MATERIAL SUPPLIED:
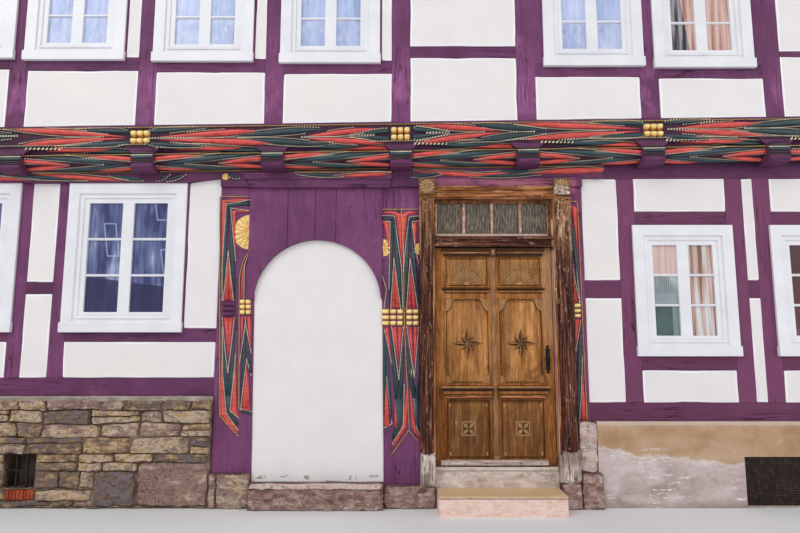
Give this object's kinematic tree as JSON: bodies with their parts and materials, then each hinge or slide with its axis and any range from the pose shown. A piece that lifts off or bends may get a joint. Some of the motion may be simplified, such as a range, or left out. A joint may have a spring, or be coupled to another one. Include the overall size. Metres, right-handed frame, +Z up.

* * *

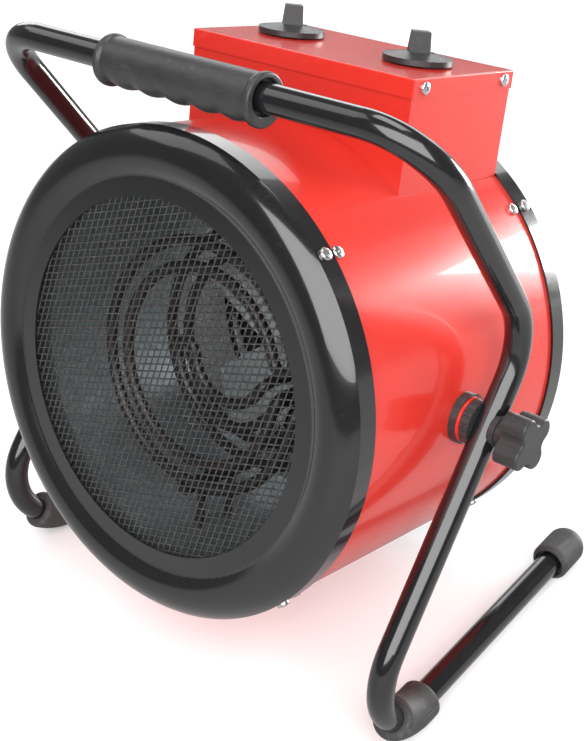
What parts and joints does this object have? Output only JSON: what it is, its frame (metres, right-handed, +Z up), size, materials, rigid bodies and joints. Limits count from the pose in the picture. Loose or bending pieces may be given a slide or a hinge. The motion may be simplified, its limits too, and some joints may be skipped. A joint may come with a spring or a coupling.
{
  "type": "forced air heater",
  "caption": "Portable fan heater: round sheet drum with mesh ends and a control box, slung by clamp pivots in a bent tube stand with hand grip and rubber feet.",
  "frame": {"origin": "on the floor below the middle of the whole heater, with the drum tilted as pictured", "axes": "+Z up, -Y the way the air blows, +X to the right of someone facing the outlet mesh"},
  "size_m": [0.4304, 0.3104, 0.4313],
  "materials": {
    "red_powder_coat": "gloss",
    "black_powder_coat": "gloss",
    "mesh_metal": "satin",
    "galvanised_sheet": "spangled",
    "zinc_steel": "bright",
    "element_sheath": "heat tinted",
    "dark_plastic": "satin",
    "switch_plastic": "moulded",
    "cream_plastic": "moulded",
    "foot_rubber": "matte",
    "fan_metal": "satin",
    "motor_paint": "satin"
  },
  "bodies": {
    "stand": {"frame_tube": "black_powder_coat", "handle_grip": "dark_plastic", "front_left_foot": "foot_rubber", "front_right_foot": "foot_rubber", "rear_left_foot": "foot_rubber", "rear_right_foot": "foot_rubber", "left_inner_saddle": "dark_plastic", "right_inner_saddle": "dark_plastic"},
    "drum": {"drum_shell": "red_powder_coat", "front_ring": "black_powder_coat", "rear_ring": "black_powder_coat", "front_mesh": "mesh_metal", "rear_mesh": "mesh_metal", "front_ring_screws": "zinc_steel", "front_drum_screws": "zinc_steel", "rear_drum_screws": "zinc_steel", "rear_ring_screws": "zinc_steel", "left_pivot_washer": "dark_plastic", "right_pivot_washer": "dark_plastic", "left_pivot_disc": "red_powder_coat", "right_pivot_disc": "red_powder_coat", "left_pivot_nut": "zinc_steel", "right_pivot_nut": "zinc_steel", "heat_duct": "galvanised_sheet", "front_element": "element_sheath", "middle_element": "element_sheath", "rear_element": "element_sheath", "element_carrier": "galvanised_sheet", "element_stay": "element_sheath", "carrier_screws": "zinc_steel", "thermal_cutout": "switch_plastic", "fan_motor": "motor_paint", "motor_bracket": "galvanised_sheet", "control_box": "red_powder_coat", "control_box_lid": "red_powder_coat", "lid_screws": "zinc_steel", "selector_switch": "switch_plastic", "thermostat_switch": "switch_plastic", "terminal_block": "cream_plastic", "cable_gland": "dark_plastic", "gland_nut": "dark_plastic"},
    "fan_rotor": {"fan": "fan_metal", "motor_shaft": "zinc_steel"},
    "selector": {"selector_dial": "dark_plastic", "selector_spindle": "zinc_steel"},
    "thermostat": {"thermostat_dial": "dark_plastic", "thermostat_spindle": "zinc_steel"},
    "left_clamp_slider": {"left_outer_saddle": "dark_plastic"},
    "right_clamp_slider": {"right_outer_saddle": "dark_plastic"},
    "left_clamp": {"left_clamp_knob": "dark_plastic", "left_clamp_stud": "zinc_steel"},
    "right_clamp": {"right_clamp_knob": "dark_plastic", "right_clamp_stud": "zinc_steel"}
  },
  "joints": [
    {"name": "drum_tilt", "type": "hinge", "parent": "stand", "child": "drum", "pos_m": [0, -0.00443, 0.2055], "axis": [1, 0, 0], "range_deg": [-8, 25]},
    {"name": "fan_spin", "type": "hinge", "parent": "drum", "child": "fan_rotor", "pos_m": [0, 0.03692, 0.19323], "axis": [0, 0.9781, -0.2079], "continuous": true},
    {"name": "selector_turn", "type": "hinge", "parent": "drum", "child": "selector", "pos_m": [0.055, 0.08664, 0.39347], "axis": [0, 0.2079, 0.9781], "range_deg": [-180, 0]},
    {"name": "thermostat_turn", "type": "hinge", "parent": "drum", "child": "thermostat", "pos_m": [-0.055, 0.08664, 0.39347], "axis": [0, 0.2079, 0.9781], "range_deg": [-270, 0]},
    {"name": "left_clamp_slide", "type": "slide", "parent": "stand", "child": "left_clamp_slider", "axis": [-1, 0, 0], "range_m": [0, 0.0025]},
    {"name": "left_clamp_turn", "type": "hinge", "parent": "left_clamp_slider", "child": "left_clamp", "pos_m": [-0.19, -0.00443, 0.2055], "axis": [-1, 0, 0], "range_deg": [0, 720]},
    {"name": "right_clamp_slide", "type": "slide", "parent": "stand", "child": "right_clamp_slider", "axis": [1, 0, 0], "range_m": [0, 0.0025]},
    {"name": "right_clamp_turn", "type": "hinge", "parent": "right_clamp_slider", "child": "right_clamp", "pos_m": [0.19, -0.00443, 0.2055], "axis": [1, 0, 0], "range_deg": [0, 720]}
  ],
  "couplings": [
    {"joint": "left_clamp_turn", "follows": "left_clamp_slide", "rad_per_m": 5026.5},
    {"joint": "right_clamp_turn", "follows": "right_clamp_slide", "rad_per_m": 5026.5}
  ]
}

WHAT IS REQUIRED: Count each line above in which the string "from" appears, then state only the total.

TASK ANSWER: 2